Desde 1945 que não se registava uma variação das sondagens tão expressiva e, neste momento, uma vitória dos trabalhistas é uma possibilidade real.
Cartazes da campanha eleitoral de 1945 no Reino Unido.
Cartazes da campanha eleitoral de 1945 no Reino Unido.

Theresa May convocou eleições em condições mais favoráveis do que qualquer primeiro-ministro desde 1945. Mas, curiosamente, também desde 1945 que as sondagens não apresentavam variações tão drásticas nas semanas pré-eleitorais, o que dificulta uma leitura taxativa das previsões para dia 8 mas permite explorar hipóteses. 

No início de abril, os Conservadores lideravam as sondagens com 19 pontos em relação aos trabalhistas que, se preparavam para o seu pior resultado desde o início do séc. XX. Além disso, o Brexit ofereceu a Theresa May um projeto político forte o suficiente para unificar a direita e anular o UKIP. Estava tudo preparado para uma marcha vitoriosa. 

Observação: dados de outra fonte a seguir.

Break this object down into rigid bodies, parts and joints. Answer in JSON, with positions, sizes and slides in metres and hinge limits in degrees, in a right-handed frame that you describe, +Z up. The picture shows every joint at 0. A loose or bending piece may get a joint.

A seis dias das eleições, as sondagens são unânimes a identificar a tendência de redução expressiva da vantagem dos conservadores para qualquer coisa entre os 3 e os 12 pontos. 

Com o fim da segunda-guerra na Europa em abril de 1945, Churchill convoca eleições para junho confiante de que a vitória lhe entregará uma maioria confortável de deputados. No dia anterior às eleições, o ainda primeiro-ministro confia ao Rei que esperava obter pelo menos uma maioria de 30 a 50 deputados. 

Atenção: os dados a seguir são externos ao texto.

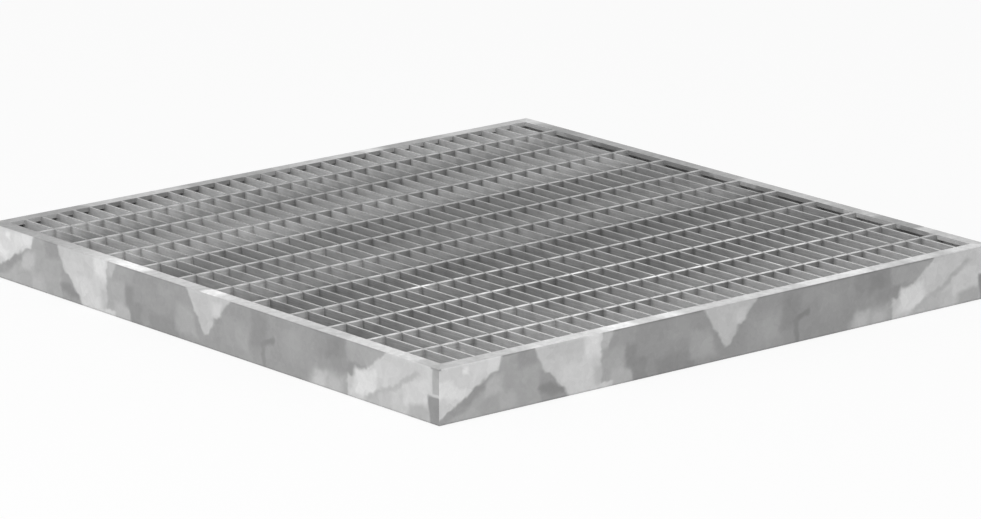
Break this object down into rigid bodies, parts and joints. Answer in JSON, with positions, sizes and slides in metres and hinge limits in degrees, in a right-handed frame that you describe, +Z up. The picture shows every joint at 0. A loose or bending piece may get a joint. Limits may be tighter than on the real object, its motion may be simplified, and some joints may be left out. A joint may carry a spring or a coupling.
{
  "type": "light well grate",
  "caption": "Square press-locked steel grate for a light well: a fine mesh of flat bars edged with rolled channel, resting loose in a frame.",
  "frame": {"origin": "middle of the underside, in plan the grate's centre", "axes": "+X along the bearing bars, +Y along the filler bars, +Z up to the walking face"},
  "size_m": [0.39, 0.39, 0.03],
  "materials": {
    "edging_zinc": "hot-dip galvanised, large soft grey zinc patches",
    "bearing_zinc": "hot-dip galvanised, dull grey sides and brighter top edges",
    "filler_zinc": "hot-dip galvanised, dull grey sides and brighter top edges"
  },
  "bodies": {
    "root": {"edging_front": "edging_zinc", "edging_right": "edging_zinc", "edging_back": "edging_zinc", "edging_left": "edging_zinc", "bearing_bar_01": "bearing_zinc", "bearing_bar_02": "bearing_zinc", "bearing_bar_03": "bearing_zinc", "bearing_bar_04": "bearing_zinc", "bearing_bar_05": "bearing_zinc", "bearing_bar_06": "bearing_zinc", "bearing_bar_07": "bearing_zinc", "bearing_bar_08": "bearing_zinc", "bearing_bar_09": "bearing_zinc", "bearing_bar_10": "bearing_zinc", "bearing_bar_11": "bearing_zinc", "filler_bar_01": "filler_zinc", "filler_bar_02": "filler_zinc", "filler_bar_03": "filler_zinc", "filler_bar_04": "filler_zinc", "filler_bar_05": "filler_zinc", "filler_bar_06": "filler_zinc", "filler_bar_07": "filler_zinc", "filler_bar_08": "filler_zinc", "filler_bar_09": "filler_zinc", "filler_bar_10": "filler_zinc", "filler_bar_11": "filler_zinc", "filler_bar_12": "filler_zinc", "filler_bar_13": "filler_zinc", "filler_bar_14": "filler_zinc", "filler_bar_15": "filler_zinc", "filler_bar_16": "filler_zinc", "filler_bar_17": "filler_zinc", "filler_bar_18": "filler_zinc", "filler_bar_19": "filler_zinc", "filler_bar_20": "filler_zinc", "filler_bar_21": "filler_zinc", "filler_bar_22": "filler_zinc", "filler_bar_23": "filler_zinc", "filler_bar_24": "filler_zinc", "filler_bar_25": "filler_zinc", "filler_bar_26": "filler_zinc", "filler_bar_27": "filler_zinc", "filler_bar_28": "filler_zinc", "filler_bar_29": "filler_zinc", "filler_bar_30": "filler_zinc", "filler_bar_31": "filler_zinc", "filler_bar_32": "filler_zinc", "filler_bar_33": "filler_zinc"}
  },
  "joints": []
}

Os trabalhistas concordavam com a leitura de Churchill, de tal forma que se prepararam para uma vitória dos conservadores rejeitando tudo o que as sondagens indicavam, na altura uma indústria ainda em desenvolvimento e estranha à cultura política. Na verdade, desde 1943 que os trabalhistas apresentavam uma liderança de intenções de voto nas sondagens, consistentemente à volta dos 45% e com uma margem face aos conservadores que no início de 1945 atingia os 20 pontos. A grande variação neste caso foi no campo conservador que, entre fevereiro e junho desse ano passou de 28% para 41% das intenções de voto. O resultado final, no entanto, entregou a vitória de forma clara aos trabalhistas, com 48,8% contra 39,3%. 

Desde então, mesmo alargando a amostra de análise para 8 semanas pré-eleitorais, nenhuma eleição apresenta variações nas sondagens desta latitude. A evolução de Jeremy Corbyn é, por isso, um dos momentos mais interessantes da história eleitoral britânica. Dito isto, alguns alertas nas sondagens devem ser tidos em conta quando se olha para os resultados dos trabalhistas. 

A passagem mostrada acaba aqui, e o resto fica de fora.